728. De aquí se entenderá algo de lo mucho que padeció el co­razón ardentísimo y purísimo de nuestra Reina con la ausencia del Señor y con ocultársele el objeto de su amor, dejándola padecer tantos días los recelos que tenía de si le había disgustado. Porque siendo ella un compendio casi inmenso de humildad y amor divino y no sabiendo la causa de aquella severidad y desvío de su Amado, vino a padecer un martirio el más dulce y más riguroso que jamás alcanzó el ingenio humano ni angélico. Sola María santísima, que fue Madre del santo amor y llegó a lo sumo que pudo caber en pura criatura, sola ella supo y pudo padecer este martirio, en que excedió a todas las penas de los mártires y penitencias de los con­fesores.
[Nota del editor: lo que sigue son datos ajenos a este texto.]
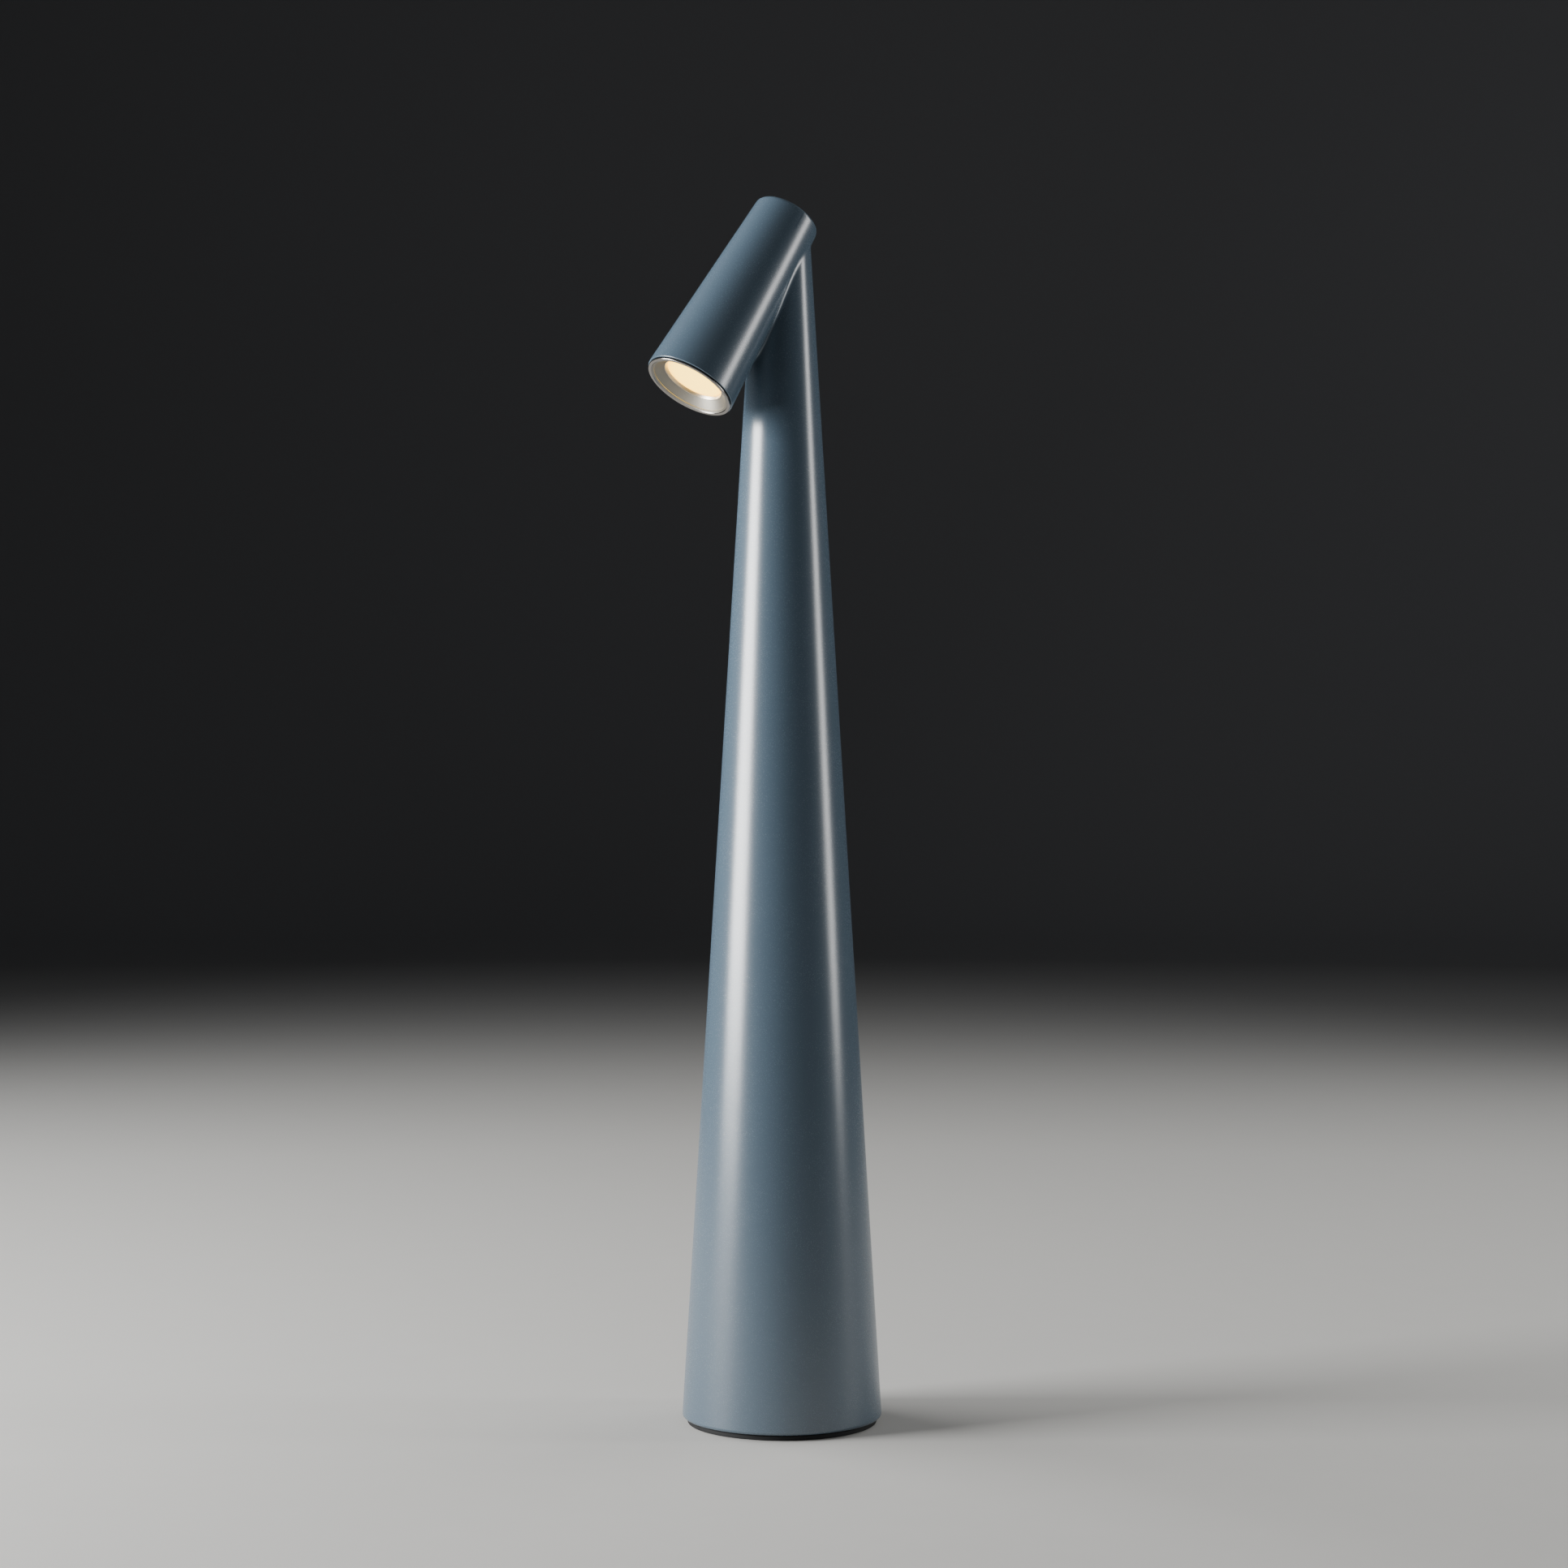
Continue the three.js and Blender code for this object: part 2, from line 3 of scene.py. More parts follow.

Y en Su Alteza se ejecutó lo que dijo el Esposo en los Can­tares (Cant 8, 7): Si diere el hombre toda la sustancia de su casa por el amor, la despreciará como si fuera nada. Porque todo lo visible y criado y su misma vida olvidó en esta ocasión y lo reputó por nada, hasta hallar la gracia y el amor de su Hijo santísimo y su Dios, que temía haber perdido, aunque siempre le poseía. No se puede explicar con palabras su cuidado, solicitud, desvelo y diligencias que hizo para obligar a su Hijo dulcísimo y al Padre eterno.